**Exercise objective**. Begin at the first line below and copy each line exactly, ending with the line where "floor_z = 3; // [2.5:0.1:4]" appears.

----- Information provided

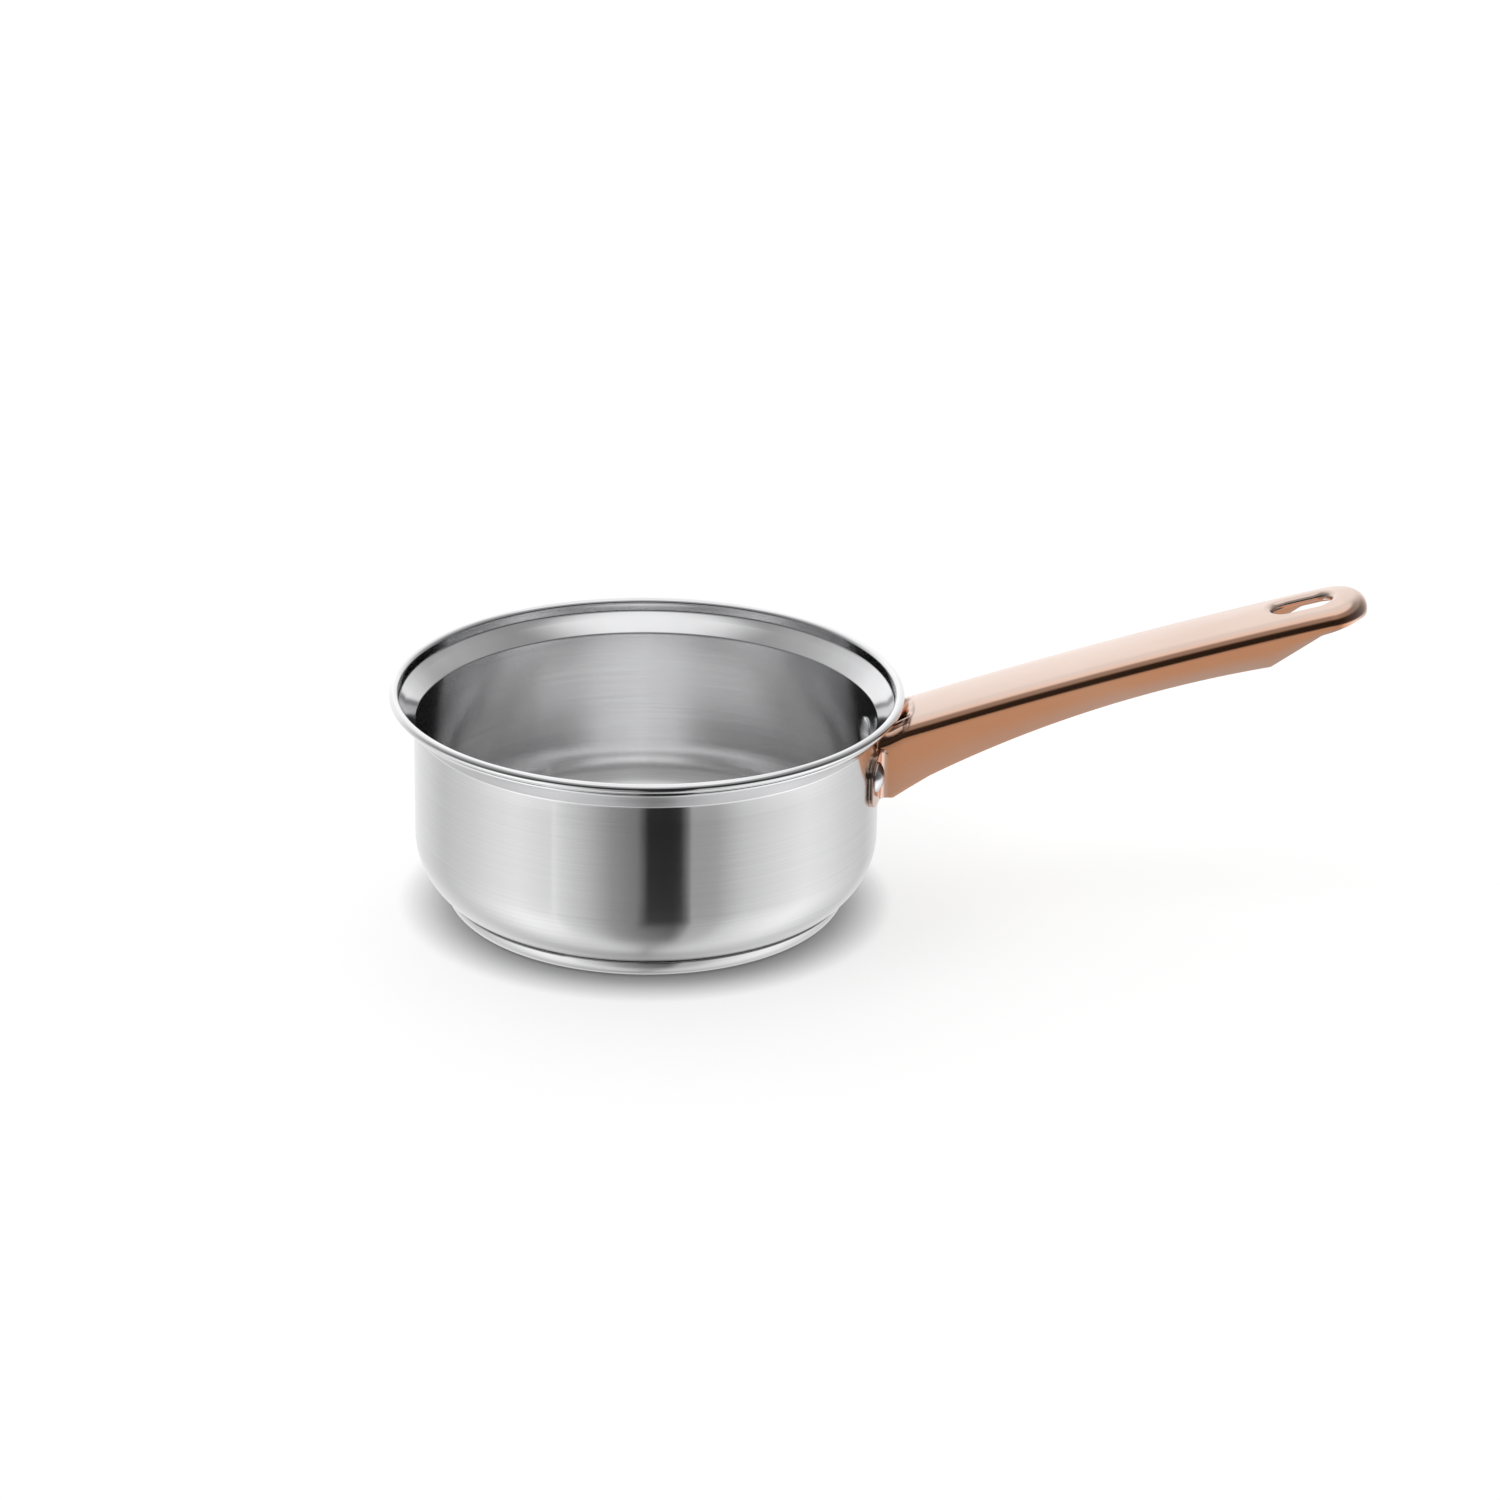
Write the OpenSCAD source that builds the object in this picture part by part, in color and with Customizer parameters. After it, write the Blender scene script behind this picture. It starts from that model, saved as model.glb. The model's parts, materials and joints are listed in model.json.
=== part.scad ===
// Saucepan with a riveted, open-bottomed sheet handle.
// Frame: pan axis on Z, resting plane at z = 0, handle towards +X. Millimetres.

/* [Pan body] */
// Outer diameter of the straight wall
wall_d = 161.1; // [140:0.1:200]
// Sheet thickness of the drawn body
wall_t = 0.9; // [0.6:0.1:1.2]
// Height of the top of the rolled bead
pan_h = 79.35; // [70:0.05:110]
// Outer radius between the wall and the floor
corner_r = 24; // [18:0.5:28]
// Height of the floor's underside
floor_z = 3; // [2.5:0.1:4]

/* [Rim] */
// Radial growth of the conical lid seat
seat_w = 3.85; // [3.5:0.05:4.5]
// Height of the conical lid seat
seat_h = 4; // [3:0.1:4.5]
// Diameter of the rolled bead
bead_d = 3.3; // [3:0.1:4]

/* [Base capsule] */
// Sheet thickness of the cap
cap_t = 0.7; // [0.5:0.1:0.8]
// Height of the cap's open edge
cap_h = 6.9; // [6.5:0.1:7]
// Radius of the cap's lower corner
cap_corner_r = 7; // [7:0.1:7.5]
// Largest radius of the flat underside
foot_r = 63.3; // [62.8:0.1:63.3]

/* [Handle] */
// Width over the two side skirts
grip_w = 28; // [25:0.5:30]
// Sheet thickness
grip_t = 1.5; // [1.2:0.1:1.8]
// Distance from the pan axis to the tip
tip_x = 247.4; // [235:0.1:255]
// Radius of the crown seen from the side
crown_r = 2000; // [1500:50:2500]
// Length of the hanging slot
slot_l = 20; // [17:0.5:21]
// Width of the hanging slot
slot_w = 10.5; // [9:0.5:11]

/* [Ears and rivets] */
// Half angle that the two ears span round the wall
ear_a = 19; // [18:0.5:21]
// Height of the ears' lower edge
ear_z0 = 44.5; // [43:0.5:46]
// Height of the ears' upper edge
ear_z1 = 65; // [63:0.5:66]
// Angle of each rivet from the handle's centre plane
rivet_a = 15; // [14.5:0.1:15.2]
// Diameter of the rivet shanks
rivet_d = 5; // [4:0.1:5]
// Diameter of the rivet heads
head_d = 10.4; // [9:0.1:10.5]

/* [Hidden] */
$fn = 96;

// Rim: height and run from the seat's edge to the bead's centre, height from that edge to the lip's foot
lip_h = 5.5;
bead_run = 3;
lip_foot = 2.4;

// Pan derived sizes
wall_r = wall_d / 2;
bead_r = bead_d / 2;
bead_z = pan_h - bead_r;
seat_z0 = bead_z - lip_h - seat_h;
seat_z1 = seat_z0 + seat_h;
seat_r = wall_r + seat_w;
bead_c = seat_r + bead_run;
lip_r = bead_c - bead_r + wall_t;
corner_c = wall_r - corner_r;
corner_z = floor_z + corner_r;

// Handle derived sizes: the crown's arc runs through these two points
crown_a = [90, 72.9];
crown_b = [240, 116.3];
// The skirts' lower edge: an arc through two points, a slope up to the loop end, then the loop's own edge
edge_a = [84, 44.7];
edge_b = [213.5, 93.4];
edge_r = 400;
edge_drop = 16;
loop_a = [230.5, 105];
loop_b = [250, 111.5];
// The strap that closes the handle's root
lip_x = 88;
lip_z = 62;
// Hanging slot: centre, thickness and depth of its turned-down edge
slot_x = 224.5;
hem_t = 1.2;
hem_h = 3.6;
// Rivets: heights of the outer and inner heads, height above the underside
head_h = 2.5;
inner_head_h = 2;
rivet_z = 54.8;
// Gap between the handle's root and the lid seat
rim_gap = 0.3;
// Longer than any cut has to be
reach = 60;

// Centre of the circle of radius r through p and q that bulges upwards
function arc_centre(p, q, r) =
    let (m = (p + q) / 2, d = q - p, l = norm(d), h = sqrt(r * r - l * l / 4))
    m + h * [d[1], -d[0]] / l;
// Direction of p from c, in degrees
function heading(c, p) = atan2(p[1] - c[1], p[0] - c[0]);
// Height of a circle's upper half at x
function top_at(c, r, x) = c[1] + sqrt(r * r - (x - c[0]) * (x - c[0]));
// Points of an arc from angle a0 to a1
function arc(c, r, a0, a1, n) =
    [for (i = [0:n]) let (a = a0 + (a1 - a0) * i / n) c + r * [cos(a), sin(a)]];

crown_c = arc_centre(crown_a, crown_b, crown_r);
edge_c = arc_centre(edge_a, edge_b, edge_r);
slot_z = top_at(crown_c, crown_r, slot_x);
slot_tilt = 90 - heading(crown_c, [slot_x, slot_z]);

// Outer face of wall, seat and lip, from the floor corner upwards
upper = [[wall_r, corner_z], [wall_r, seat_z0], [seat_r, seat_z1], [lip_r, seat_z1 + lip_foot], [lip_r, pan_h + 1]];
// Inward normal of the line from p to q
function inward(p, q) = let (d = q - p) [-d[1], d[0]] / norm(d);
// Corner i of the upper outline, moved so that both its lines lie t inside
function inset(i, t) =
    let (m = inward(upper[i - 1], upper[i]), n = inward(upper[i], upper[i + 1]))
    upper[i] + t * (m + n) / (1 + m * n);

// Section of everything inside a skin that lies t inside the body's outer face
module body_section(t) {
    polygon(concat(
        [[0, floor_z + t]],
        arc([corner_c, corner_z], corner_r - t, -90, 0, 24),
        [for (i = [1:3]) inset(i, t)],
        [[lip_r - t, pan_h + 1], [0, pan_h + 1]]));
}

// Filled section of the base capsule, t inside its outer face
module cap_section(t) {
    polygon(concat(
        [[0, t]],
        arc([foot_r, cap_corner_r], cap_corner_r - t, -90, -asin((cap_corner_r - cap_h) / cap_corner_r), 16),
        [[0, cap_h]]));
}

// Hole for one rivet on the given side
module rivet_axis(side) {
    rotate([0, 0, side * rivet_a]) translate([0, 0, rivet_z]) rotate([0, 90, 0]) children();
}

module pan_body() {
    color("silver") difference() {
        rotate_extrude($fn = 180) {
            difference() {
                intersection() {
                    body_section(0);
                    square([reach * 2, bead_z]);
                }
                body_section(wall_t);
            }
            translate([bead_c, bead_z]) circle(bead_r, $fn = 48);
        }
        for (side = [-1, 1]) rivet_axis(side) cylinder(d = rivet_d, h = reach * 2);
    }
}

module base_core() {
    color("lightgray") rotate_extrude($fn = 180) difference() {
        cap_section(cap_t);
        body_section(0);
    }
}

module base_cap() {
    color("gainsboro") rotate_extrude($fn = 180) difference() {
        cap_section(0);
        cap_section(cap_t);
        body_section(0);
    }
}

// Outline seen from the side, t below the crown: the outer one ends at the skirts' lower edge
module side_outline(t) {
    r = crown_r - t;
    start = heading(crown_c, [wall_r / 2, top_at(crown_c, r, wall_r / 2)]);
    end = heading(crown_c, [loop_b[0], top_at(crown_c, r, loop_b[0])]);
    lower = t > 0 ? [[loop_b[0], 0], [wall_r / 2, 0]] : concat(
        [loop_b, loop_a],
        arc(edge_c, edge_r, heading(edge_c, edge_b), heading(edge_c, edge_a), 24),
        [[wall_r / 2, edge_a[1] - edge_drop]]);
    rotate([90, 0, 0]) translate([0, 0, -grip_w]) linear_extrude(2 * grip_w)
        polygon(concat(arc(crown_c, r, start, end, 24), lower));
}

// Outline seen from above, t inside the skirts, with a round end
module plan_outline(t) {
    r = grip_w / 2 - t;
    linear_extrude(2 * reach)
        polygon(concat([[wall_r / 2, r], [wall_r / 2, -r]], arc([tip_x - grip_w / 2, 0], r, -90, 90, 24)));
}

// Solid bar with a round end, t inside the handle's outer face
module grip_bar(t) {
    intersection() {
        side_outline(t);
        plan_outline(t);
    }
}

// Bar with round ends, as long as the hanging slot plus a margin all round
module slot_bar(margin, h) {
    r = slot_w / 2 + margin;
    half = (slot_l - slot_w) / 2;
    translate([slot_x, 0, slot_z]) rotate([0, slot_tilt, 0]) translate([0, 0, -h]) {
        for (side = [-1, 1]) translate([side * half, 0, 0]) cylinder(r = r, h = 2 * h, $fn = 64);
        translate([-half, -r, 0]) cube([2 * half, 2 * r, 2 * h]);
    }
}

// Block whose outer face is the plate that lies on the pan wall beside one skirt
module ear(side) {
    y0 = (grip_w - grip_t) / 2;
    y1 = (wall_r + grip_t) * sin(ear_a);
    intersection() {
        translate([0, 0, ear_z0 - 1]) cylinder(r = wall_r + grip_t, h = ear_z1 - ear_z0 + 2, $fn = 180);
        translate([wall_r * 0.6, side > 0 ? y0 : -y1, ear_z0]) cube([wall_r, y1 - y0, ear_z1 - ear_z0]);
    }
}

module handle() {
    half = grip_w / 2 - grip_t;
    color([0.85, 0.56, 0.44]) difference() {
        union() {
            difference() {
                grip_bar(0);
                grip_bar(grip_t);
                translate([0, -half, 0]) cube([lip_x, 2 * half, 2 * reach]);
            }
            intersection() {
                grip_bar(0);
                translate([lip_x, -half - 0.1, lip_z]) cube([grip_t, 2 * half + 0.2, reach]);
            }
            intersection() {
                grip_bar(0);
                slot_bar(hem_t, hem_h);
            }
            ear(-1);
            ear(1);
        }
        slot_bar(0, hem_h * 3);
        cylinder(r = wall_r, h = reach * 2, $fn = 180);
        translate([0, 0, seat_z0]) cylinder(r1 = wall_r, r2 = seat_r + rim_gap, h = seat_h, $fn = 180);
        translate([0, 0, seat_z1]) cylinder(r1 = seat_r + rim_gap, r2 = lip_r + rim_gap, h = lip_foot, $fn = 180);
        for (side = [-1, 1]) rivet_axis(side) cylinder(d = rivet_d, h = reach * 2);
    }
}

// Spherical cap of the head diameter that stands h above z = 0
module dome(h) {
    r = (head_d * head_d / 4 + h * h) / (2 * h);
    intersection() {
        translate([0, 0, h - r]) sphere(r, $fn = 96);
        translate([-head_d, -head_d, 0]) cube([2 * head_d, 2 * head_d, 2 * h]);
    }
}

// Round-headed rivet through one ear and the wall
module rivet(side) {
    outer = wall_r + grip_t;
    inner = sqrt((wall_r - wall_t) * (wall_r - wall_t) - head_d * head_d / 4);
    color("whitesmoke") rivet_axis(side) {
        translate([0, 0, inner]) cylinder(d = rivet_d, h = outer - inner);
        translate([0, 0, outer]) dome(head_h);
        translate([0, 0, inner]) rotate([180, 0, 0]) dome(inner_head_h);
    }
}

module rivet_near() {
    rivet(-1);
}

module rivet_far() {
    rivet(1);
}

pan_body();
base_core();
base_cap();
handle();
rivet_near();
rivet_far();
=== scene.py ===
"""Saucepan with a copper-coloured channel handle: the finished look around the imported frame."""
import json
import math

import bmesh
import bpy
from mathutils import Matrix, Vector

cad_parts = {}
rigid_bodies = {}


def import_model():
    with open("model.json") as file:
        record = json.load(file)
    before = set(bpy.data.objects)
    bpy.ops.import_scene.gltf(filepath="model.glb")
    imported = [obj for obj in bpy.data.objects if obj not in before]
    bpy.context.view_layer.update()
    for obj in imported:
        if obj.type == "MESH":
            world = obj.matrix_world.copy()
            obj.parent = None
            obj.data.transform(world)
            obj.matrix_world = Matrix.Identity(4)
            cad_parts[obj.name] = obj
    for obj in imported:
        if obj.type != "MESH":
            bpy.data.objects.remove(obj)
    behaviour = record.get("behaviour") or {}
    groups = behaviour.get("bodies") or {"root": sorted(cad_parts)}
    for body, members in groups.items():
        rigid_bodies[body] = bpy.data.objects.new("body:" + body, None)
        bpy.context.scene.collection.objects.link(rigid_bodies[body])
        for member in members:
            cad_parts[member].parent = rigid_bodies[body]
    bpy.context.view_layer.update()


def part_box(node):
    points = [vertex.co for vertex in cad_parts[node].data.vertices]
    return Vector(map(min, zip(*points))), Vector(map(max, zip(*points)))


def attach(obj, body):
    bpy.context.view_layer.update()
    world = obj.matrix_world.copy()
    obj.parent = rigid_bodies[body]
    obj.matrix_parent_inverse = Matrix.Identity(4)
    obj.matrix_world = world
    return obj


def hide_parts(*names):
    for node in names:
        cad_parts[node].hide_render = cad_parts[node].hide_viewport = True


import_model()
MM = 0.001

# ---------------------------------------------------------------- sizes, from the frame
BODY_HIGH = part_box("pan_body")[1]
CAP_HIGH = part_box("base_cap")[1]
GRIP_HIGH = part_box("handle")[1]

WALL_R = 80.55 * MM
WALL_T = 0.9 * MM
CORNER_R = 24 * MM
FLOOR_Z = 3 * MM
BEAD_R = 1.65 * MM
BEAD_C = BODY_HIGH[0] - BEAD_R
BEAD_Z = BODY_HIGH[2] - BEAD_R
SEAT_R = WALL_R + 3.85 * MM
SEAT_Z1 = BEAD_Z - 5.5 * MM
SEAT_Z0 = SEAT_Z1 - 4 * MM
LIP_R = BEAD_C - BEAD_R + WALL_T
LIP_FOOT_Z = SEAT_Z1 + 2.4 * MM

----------

**In response**.
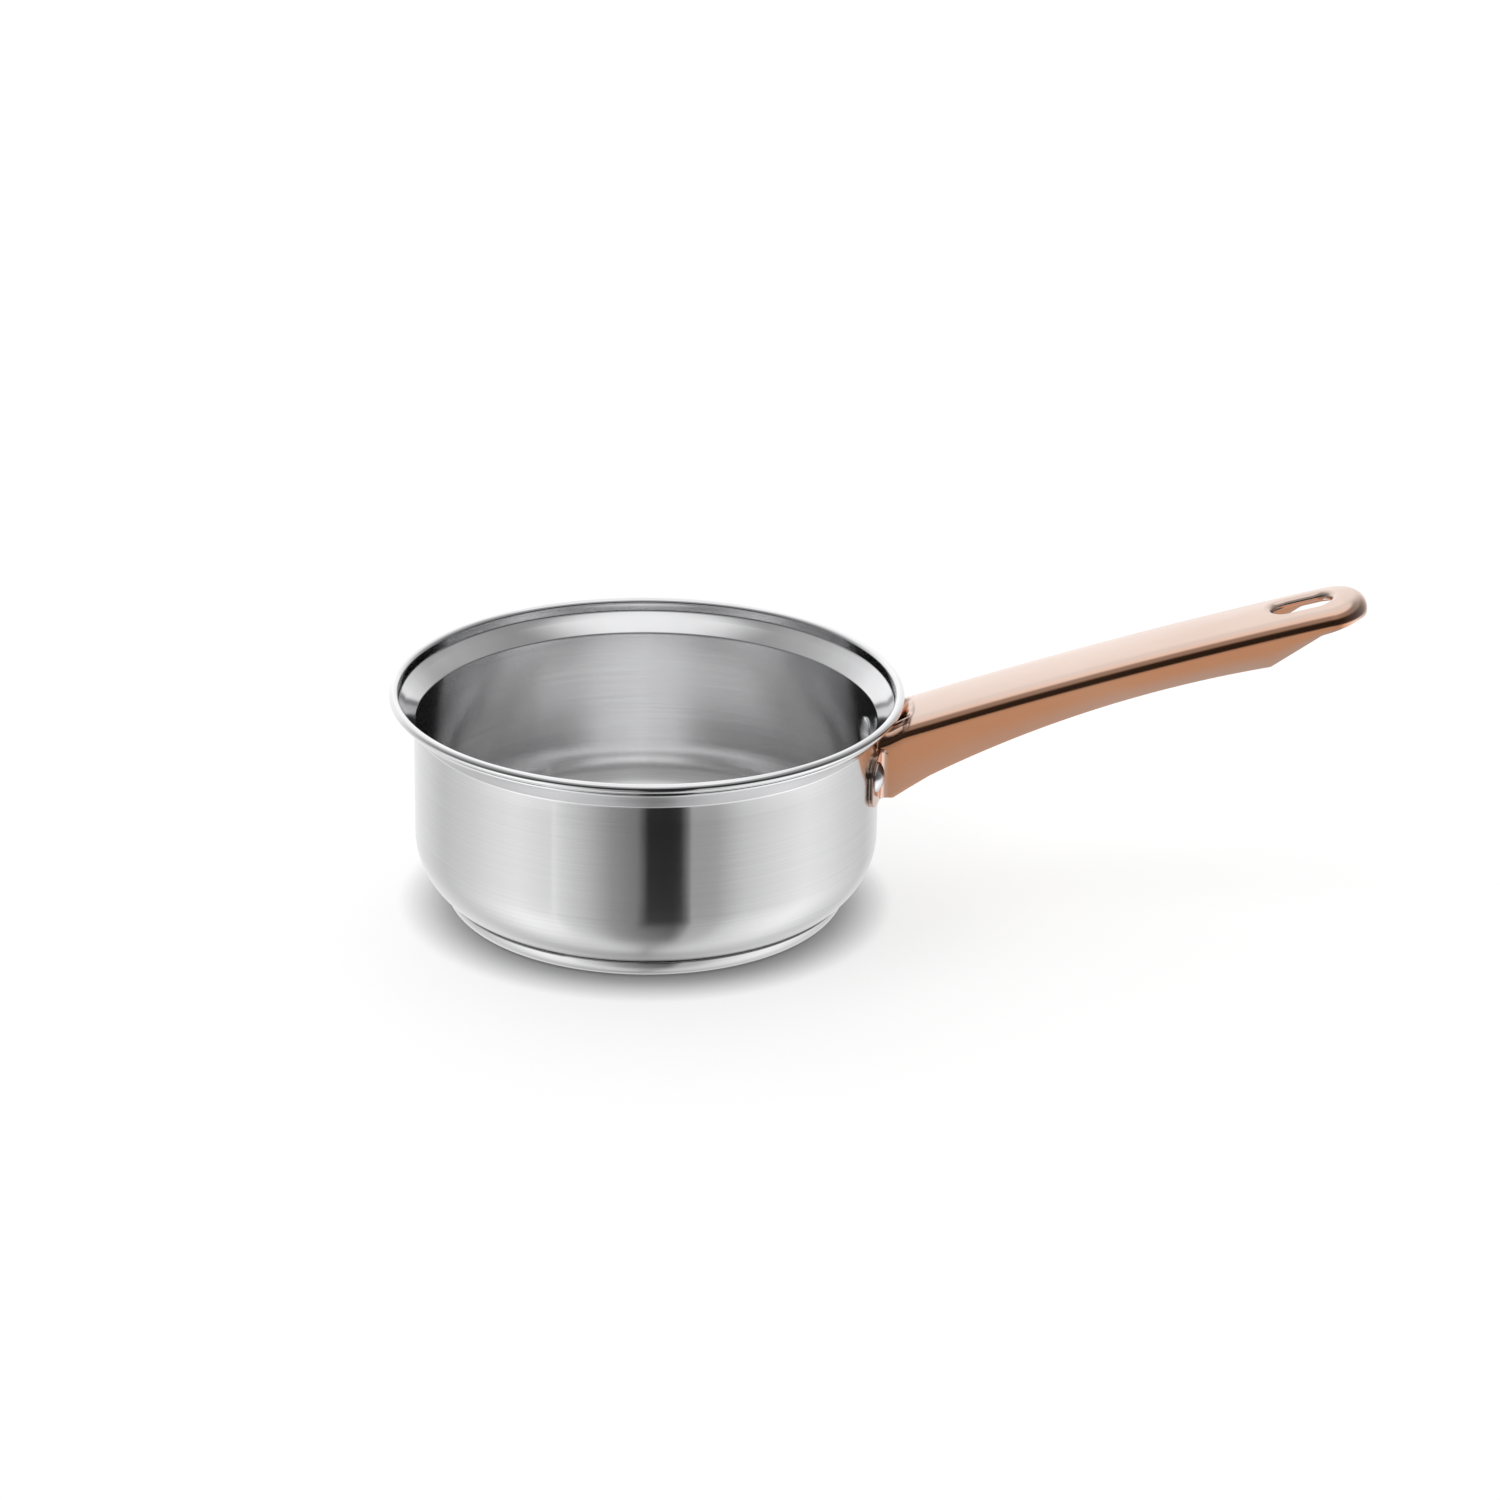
Write the OpenSCAD source that builds the object in this picture part by part, in color and with Customizer parameters. After it, write the Blender scene script behind this picture. It starts from that model, saved as model.glb. The model's parts, materials and joints are listed in model.json.
=== part.scad ===
// Saucepan with a riveted, open-bottomed sheet handle.
// Frame: pan axis on Z, resting plane at z = 0, handle towards +X. Millimetres.

/* [Pan body] */
// Outer diameter of the straight wall
wall_d = 161.1; // [140:0.1:200]
// Sheet thickness of the drawn body
wall_t = 0.9; // [0.6:0.1:1.2]
// Height of the top of the rolled bead
pan_h = 79.35; // [70:0.05:110]
// Outer radius between the wall and the floor
corner_r = 24; // [18:0.5:28]
// Height of the floor's underside
floor_z = 3; // [2.5:0.1:4]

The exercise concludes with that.